丧亲之痛,高考之痛,痛彻心扉。人生有何尝不是一种痛。
阴阳需协调,痛苦与快乐总是相伴而生,现在来说说快乐的事情。
高山流水遇知音
人生在世,知己难求。漫漫人生的征途中,有一知音真是一件极为快乐的事情。高中三年最欣慰的一件事是遇到了他,邵业伟。一个放浪形骸之外的小诗人,他不适合当今的体制,一心只想写诗。我与他的相识来自于一场辩论,关于金庸武侠小说中人物的讨论,那天我们可以说相争了两个多小时,最后谁也没说服谁。不打不相识,那天后我们便结为相知好友,一起看金庸的武侠,旧版,三联版,新版,都看过,亦争论过。
渐渐的,我们转移了方向,他专研诗词,而我只是泛泛得看一些历史书籍。他在诗词的路上越走越远,唐诗鉴赏辞典,宋词鉴赏辞典,魏晋南北朝诗,他都读过了,诗词储备量很大,他自己写的诗也越来越多,不过代价就是他留级了,高中没有那么多时间给他。后来我们又住在一个寝室,只不过,他高二我高三。多少个夜晚里我们谈天说地,释放着我们的天性,从历史到哲学再到各种人物,我们用我们浅薄的知识干着最伟大的事业。月明正好之时,也会拿一罐啤酒,一盘花生,好不快哉!
就以两首诗作为我们的见证∶
别范璇
扶云驭电入仙都,不见当年醉酒徒。
暂借月明回首望,西南一片旧江湖。
秋日亿伟兄
欲夕清尘动,微风草木凋。
当年挥斧客,隔雨望舟遥。
我的故事应该说的都说了。所有眼前的不幸与不快往往并非它们原本的模样,有时候它们可能只是在挑逗我们,用一种近乎让人悲痛欲绝的鬼脸戏弄我们,但没有人总是被烦扰缠绕,那些在忧愁的泥沼中总是不懈追求幸福的人也总会有追求到自己幸福的那一天。
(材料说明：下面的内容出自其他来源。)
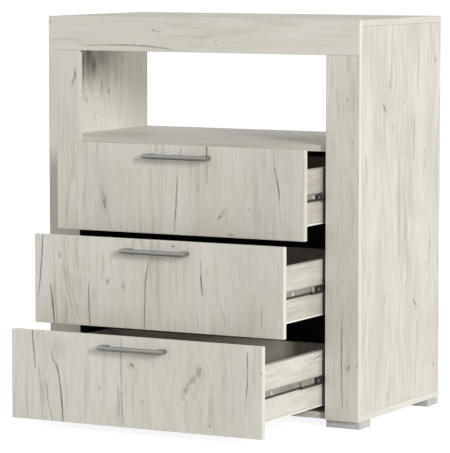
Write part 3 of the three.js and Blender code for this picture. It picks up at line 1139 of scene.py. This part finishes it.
def cage_start(drawer):
    """Front end of a ball cage: before the frame, but behind the drawer front once closed."""
    low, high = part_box(f"{drawer}_drawer_front")
    closed_inner = FRAME_FRONT - FRONT_STAND_OFF + high.y - low.y
    runners_way = (closed_inner - high.y) / 2
    return max(FRAME_FRONT - CAGE_REACH, closed_inner - runners_way + CAGE_CLEARANCE)


def block(side, across, start, end, below, above):
    """Low and high corner of a block that lies across, from the partition, in a slide."""
    near, far = sorted(side * (OPENING_SIDE - reach) for reach in across)
    return Vector((near, start, below)), Vector((far, end, above))


def ball_cage(drawer, hand, axis, nose):
    """Dark plate of the ball cage with its rivet, and the moulded stop in the rail's nose."""
    side = 1 if hand == "right" else -1
    start = cage_start(drawer)
    end = FRAME_FRONT + CAGE_REACH
    below = axis - CAGE_HALF_HEIGHT
    above = axis + CAGE_HALF_HEIGHT
    shape = cuboid(*block(side, CAGE_ACROSS, start, end, below, above))
    round_edges(shape, shape.edges[:], FINE_EDGE)
    plate = set(shape.faces)
    outer = side * (OPENING_SIDE - CAGE_ACROSS[0])
    rivet = Vector((outer, FRAME_FRONT - RIVET_FROM_FRAME, axis))
    disc(shape, rivet, (side, 0, 0), RIVET_RADIUS, RIVET_HEIGHT, segments=20)
    for face in shape.faces:
        if face not in plate:
            face.material_index = 1
    made = set(shape.faces)
    corners = block(side, STOP_ACROSS, nose, nose + STOP_LENGTH, axis + TRACK_TOP, above)
    stop = add_cuboid(shape, *corners)
    rims = [edge for edge in shape.edges if all(vert in stop for vert in edge.verts)]
    round_edges(shape, rims, FINE_EDGE)
    for face in shape.faces:
        if face not in made:
            face.material_index = 2 if nose < start else 0
    name = f"{drawer}_slide_{hand}_ball_cage"
    show(name, shape, f"{drawer}_runners", None, CAGE_FINISHES)


for drawer in DRAWERS:
    runners = drawer + "_runners"
    inner_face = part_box(f"{drawer}_drawer_front")[1].y
    for hand in ("left", "right"):
        slide = f"{drawer}_slide_{hand}"
        low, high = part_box(slide + "_cabinet_rail")
        holes = stretches(low.y, *HOLE_PLACES)
        folded_rail(slide + "_cabinet_rail", "chest", hand, CABINET_PROFILE, windows=holes)
        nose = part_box(slide + "_middle_rail")[0].y
        window_start = max(nose + NOSE_RIM, FRAME_FRONT - WINDOW_REACH)
        plates = []
        if window_start - nose > NOSE_PLATE / 2:
            plate_start = max(nose + NOSE_RIM, window_start - NOSE_PLATE)
            plates.append((plate_start, window_start - NOSE_RIM / 2))
        if window_start - nose > NOSE_PAD_ROOM:
            plates += stretches(nose, NOSE_PAD_PLACE)
        folded_rail(
            slide + "_middle_rail", runners, hand, MIDDLE_PROFILE, pads=plates, pad_finish=3,
            windows=[(window_start, FRAME_FRONT + WINDOW_BEHIND)], track=TRACK_TOP,
        )
        folded_rail(
            slide + "_drawer_rail", drawer + "_drawer", hand, DRAWER_PROFILE,
            pads=stretches(inner_face, *PAD_PLACES), track=TRACK_TOP,
        )
        ball_cage(drawer, hand, (low.z + high.z) / 2, nose)

# Studio: a plain pale floor in an even white surround, a tall soft lamp before the chest on
# the right, and a softer one behind it on the right that shines through the open niche.

SURROUND = 0.52
FLOOR_WIDTH = 160.0
FLOOR_PAINT = 0.70
FLOOR_SEEN = 0.28
FLOOR_GLOW = 0.90
LAMP_DISTANCE = 14.0


def grey(level):
    return (level, level, level, 1.0)


world = bpy.data.worlds.new("surround")
bpy.context.scene.world = world
world.use_nodes = True
sky = world.node_tree
seen = add(sky, "LightPath").outputs
direct = maths("MAXIMUM", seen["Is Camera Ray"], seen["Is Glossy Ray"])
direct = maths("MAXIMUM", direct, seen["Is Transmission Ray"])
strength = maths("MULTIPLY_ADD", direct, 1.0 - SURROUND, SURROUND)
sky.links.new(strength, sky.nodes["Background"].inputs["Strength"])
sky.nodes["Background"].inputs["Color"].default_value = grey(1.0)

floor_shape = bmesh.new()
bmesh.ops.create_grid(floor_shape, x_segments=1, y_segments=1, size=FLOOR_WIDTH / 2)
floor_mesh = bpy.data.meshes.new("studio_floor")
floor_shape.to_mesh(floor_mesh)
floor_shape.free()
floor = in_scene("studio_floor", floor_mesh)
pale = bpy.data.materials.new("pale_floor")
pale.use_nodes = True
floor_tree = pale.node_tree
floor_tree.nodes.clear()
seen = add(floor_tree, "LightPath").outputs
paint = add(floor_tree, "BsdfDiffuse", {"Color": grey(FLOOR_PAINT)}).outputs[0]
shaded = add(floor_tree, "BsdfDiffuse", {"Color": grey(FLOOR_SEEN)}).outputs[0]
glow = add(floor_tree, "Emission", {"Color": grey(1.0), "Strength": FLOOR_GLOW}).outputs[0]
bright = add(floor_tree, "AddShader", {0: shaded, 1: glow}).outputs[0]
either = add(floor_tree, "MixShader", {0: seen["Is Camera Ray"], 1: paint, 2: bright}).outputs[0]
surface = floor_tree.nodes.new("ShaderNodeOutputMaterial")
floor_tree.links.new(either, surface.inputs["Surface"])
floor_mesh.materials.append(pale)


def lamp(name, azimuth, elevation, width, height, power):
    """A soft box round the chest: azimuth from its front towards its right side."""
    turn = math.radians(azimuth)
    rise = math.radians(elevation)
    way = Vector((
        math.sin(turn) * math.cos(rise), -math.cos(turn) * math.cos(rise), math.sin(rise),
    ))
    light = bpy.data.lights.new(name, "AREA")
    light.shape = "RECTANGLE"
    light.size = width
    light.size_y = height
    light.energy = power
    holder = in_scene(name, light)
    holder.location = (cad_box[0] + cad_box[1]) / 2 + way * LAMP_DISTANCE
    holder.rotation_mode = "QUATERNION"
    holder.rotation_quaternion = (-way).to_track_quat("-Z", "Y")
    holder.visible_glossy = False


lamp("key", azimuth=55.0, elevation=16.0, width=1.75, height=3.85, power=1122.0)
lamp("behind", azimuth=128.0, elevation=21.0, width=2.8, height=2.8, power=310.0)

# Camera: a little above the top, turned to show the right side.
# Its long lens keeps the upright edges nearly parallel.

CAMERA_PLACE = (3.5513, -6.5011, 1.2152)
CAMERA_TURN = 28.3716
CAMERA_TILT = 5.6191
CAMERA_LENS = 229.957
CAMERA_SENSOR = 36.0
CAMERA_FAR = 500.0

view = bpy.data.cameras.new("camera")
view.lens = CAMERA_LENS
view.sensor_width = CAMERA_SENSOR
view.clip_end = CAMERA_FAR
camera = in_scene("camera", view)
camera.location = CAMERA_PLACE
camera.rotation_euler = (math.radians(90.0 - CAMERA_TILT), 0.0, math.radians(CAMERA_TURN))
bpy.context.scene.camera = camera
bpy.context.scene.view_settings.view_transform = "Standard"
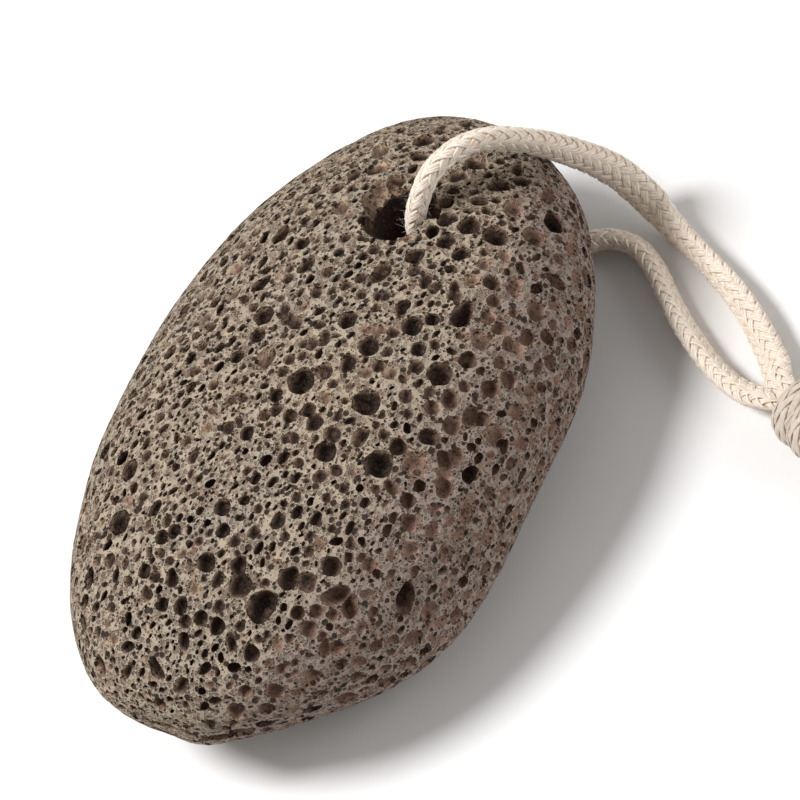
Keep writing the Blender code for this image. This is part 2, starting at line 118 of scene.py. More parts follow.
def placeCamera(setup):
    back = Vector(setup["standsTowards"]).normalized()
    right = Vector(setup["pictureUp"]).cross(back).normalized()
    up = back.cross(right)
    turned = Matrix((right, up, back)).transposed().to_4x4()
    camera = bpy.data.cameras.new("camera")
    camera.lens = setup["lens"]
    camera.sensor_width = setup["sensor"]
    camera.clip_start = 0.01
    stand = bpy.data.objects.new("camera", camera)
    bpy.context.scene.collection.objects.link(stand)
    stand.matrix_world = Matrix.Translation(Vector(setup["aim"]) + back * setup["away"]) @ turned
    bpy.context.scene.camera = stand


placeCamera(cameraSetup)
print("camera placed")


# shared finishes, as node groups

def link(tree, source, target):
    tree.links.new(source, target)


def addNode(tree, kind, **values):
    node = tree.nodes.new(kind)
    for name, value in values.items():
        setattr(node, name, value)
    return node


def mathNode(tree, operation, first, second=None, third=None, clamp=False):
    node = addNode(tree, "ShaderNodeMath", operation=operation, use_clamp=clamp)
    for socket, value in zip(node.inputs, (first, second, third)):
        if value is None:
            continue
        if isinstance(value, (int, float)):
            socket.default_value = value
        else:
            link(tree, value, socket)
    return node.outputs[0]


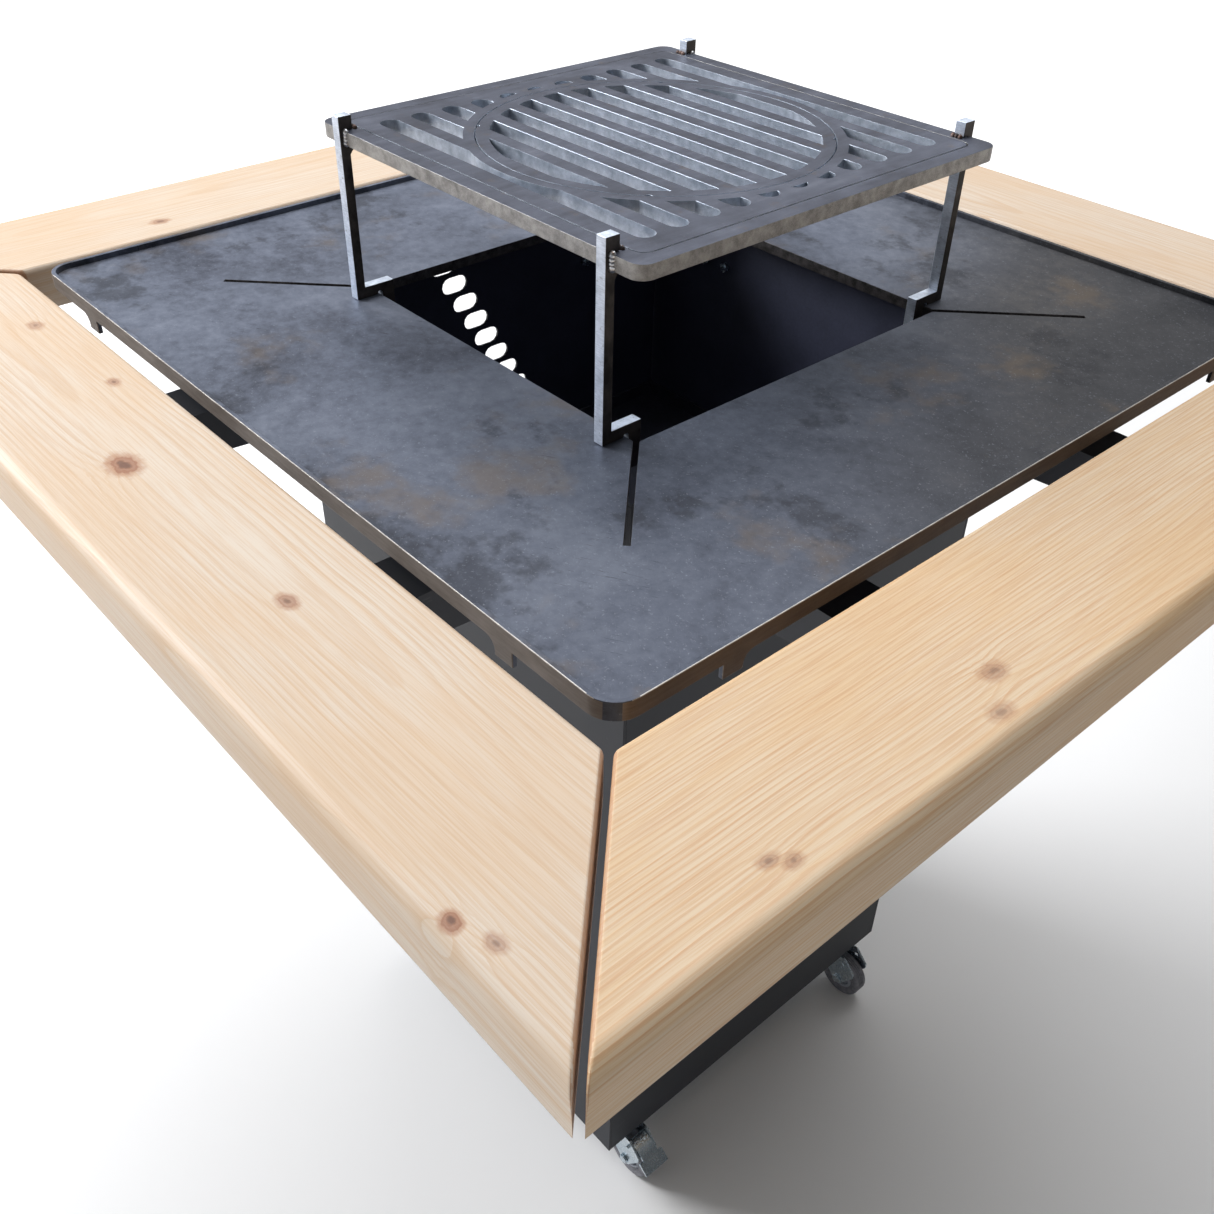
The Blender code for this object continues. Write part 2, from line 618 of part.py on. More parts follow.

虽然不总是有人看破悲喜忧欢,不总是有人能越过心灰意冷带来的沉沦,不总是有人在苦厄的最后还能像那些美式英雄主义的主角一样付之一笑。但是,到底说来我们还是得试着豁达乐观,从无论多么宏大的痛苦中去寻得一点卑微的幸运,我不得不承认这是一种不健康的生活方式,却是一种足够健康的生活态度,胜过一醉解千愁的时效性,或者并非是胜过,而是一醉解千愁这一说法本身就很荒谬,解愁的真的是酒吗?我觉得是麻痹中的暂时逃避,之后便将那种隐痛深藏在心底,等到某一天又积郁心头时,它又便会涨潮似的在心头泛起,这时继续寻找酒囊,得到的便又是一醉解千愁了。
短暂的十八年人生没带给我过多的经历,只是让我明白:乐观与对幸福的追求是消融苦难的良剂,也许他们对排出我们体内积淤的忧伤会有作用。